Source Code for myki Next Gen Fade

Ultimate PWM frequency is 244Hz with a clock frequency of 16MHz for each of the 3 independent 16-bit PWM outputs. Similar techniques can be used on OCR3A to get a fourth channel as on the final version of the SaikoLED myki white LED channel. This should be expandable to use OCR4B and OCR4D for an additional two 10-bit PWM outputs as well!

Most code is cut for simplicity from the linked source file.

#define RED OCR1A
#define GREEN OCR1B
#define BLUE OCR1C
#define WHITE OCR4A

int whitevalue;

void setup()  {
  // This section of setup ignores Arduino conventions
  // because they are too confusing to follow. Instead,
  // I am figuring this out directly from the datasheet
  // for the ATmega32u4.
  
  // Pin Setup
  // Change the data direction on B5, B6, and B7 to 
  // output without overwriting the directions of B0-4.
  // B5/OC1A = RED, B6/OC1B = GREEN, and B7/OC1C = BLUE
  DDRB |= (1<<7)|(1<<6)|(1<<5);

  // PWM Setup Stuff

  // TCCR1A is the Timer/Counter 1 Control Register A.

  // TCCR1A[7:6] = COM1A[1:0] (Mode for Channel A)
  // TCCR1A[5:4] = COM1B[1:0] (Mode for Channel B)
  // TCCR1A[3:2] = COM1C[1:0] (Mode for Channel C)
  // COM1x[1:0] = 0b10 (Clear on match. Set at TOP)

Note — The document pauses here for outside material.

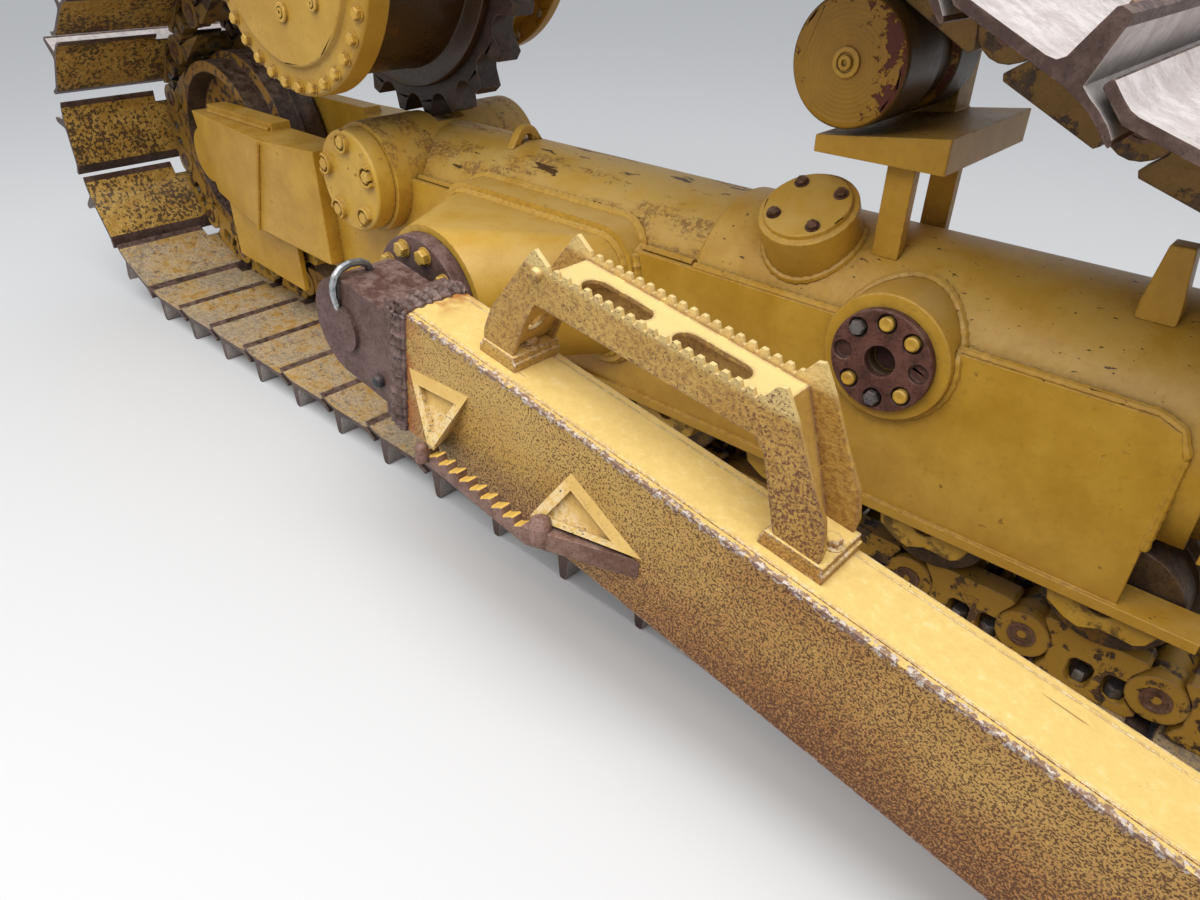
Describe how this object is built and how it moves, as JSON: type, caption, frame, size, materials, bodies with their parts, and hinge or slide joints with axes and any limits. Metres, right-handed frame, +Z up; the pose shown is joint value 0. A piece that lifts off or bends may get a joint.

  // Clock Prescaler Stuff

  // TCCR1B[2:0] = CS1[2:0] (Clock Select for Timer 1)
  // CS1[2:0] = 0b001 (No Prescaler)

  // Waveform Generation Mode Setup Stuff

  // TCCR1A[1:0] = WGM1[1:0] (WGM for Timer 1 LSB)
  // TCCR1B[4:3] = WGM1[3:2] (WGM for Timer 1 MSB)
  // WGM[3:0] = 0b1110 (i.e. Mode 14)
  // Mode 14 - Fast PWM, TOP from ICR1, Set OC1x at
  // TOP, clear at OCR1x.

  // In quasi-English:

  // ICR1 is a 16-bit register that should be written
  // with the desired value for TOP. This is the value
  // at which the PWM cycle restarts and defines the
  // resolution.

  // OCR1x means either OCR1A (RED), OCR1B (GREEN), or
  // OCR1C (BLUE). Each of these is a 16-bit register
  // that contains the number at which the corresponding
  // pin OC1A, OC1B, or OC1C (pins 29, 30, and 12
  // respectively on the ATmega32U4A).

  // The combination of values in ICR1 and OCR1x makes
  // it so that at the beginning of a timer count, OC1A,
  // OC1B, and OC1C are turned on. Then the counter
  // starts going up at 16MHz. When the counter value is
  // equal to OCR1A, pin OC1A turns off. Similarly with
  // OCR1B and OCR1C. This means that the average length
  // of time each pin is turned on is OCR1x/ICR1. This
  // is the duty cycle.

  // The following command writes 0xFFFF to the ICR1
  // register, providing the source for TOP. If you
  // instead wrote 0x00FF, this would become an 8-bit
  // PWM output. If you wrote instead 0xFFF, it would
  // become a 12-bit PWM output. Completely
  // reconfigurable, even to values that are not a
  // multiple of 2 if you want clean decimal
  // fractional duty cycles.

  // For 16-bit resolution, we need to program ICR1 with
  // 0xFFFF.
  ICR1 = 0xFFFF;

  // Unimportant Stuff
  // TCCR1B7 = ICNC1 (Input Capture Noise Canceler)
  // TCCR1B6 = ICES1 (Input Capture Edge Select)
  // TCCR1B5 = Reserved

  // Put all of the above register explanation together
  // and... tada!
  TCCR1A = 0b10101010; 
  TCCR1B = 0b00011001;

  // Example of setting 16-bit PWM value.

  // Initial RGB values.
  RED = 0x0000;
  GREEN = 0x0000;
  BLUE = 0x0000;
  
  // Similar setup for White. Mostly a temporary hack
  // for the rev7 since the rev11 will have white
  // connected to timer 3's 16-bit PWM output.
  DDRC |= (1<<7); // White LED PWM Port.
  
  // Should enable OCR4A, enable the PWM on A, and set
  // prescale to 256.
  
  // Magic sauce to do 10-bit register writing.
  // Write TC4H first also when writing to white OCR4A.
  TC4H = 0x03;
  OCR4C = 0xFF;
  
  // Configuration of Timer 4 Registers.
  TCCR4A = 0b10000010;
  TCCR4B = 0b00000001;
  
  // Jeez that's a lot of registers. What a fancy timer.

  // Initial white value (10 bit storage location)
  whitevalue = 0x000;

  // First write the high 2 bits of white PWM write to
  // the magic TC4H register used for 10-bit register
  // access.
  TC4H = whitevalue >> 8;

  // Next, write the bottom 8 bits to the white PWM
  // register (OCR3A aliased to WHITE in the define
  // statements at the top of the code block).
  WHITE = 0xFF & whitevalue;

  // Now you have written 0x0000, 0x0000, 0x0000,
  // and 0x000 respectively to RED, GREEN, BLUE, and
  // WHITE registers (16, 16, 16, and 10 bits).

  // To update the color values, for instance by
  // setting red and blue to 0x4000 and white to 0x200
  // (50% saturated magenta), here is an example. After
  // setting the OCR1A, OCR1B, OCR1C, and OCR3A
  // registers this will continue indefinitely.
  RED = 0x4000;
  GREEN = 0x0000;
  BLUE = 0x4000;  

  // Remember, special weird technique for writing to
  // 10-bit registers.
  whitevalue = 0x200;
  TC4H = whitevalue >> 8;
  WHITE = 0xFF & whitevalue;

  while(1);
  // And for this example, now halt to show off magenta!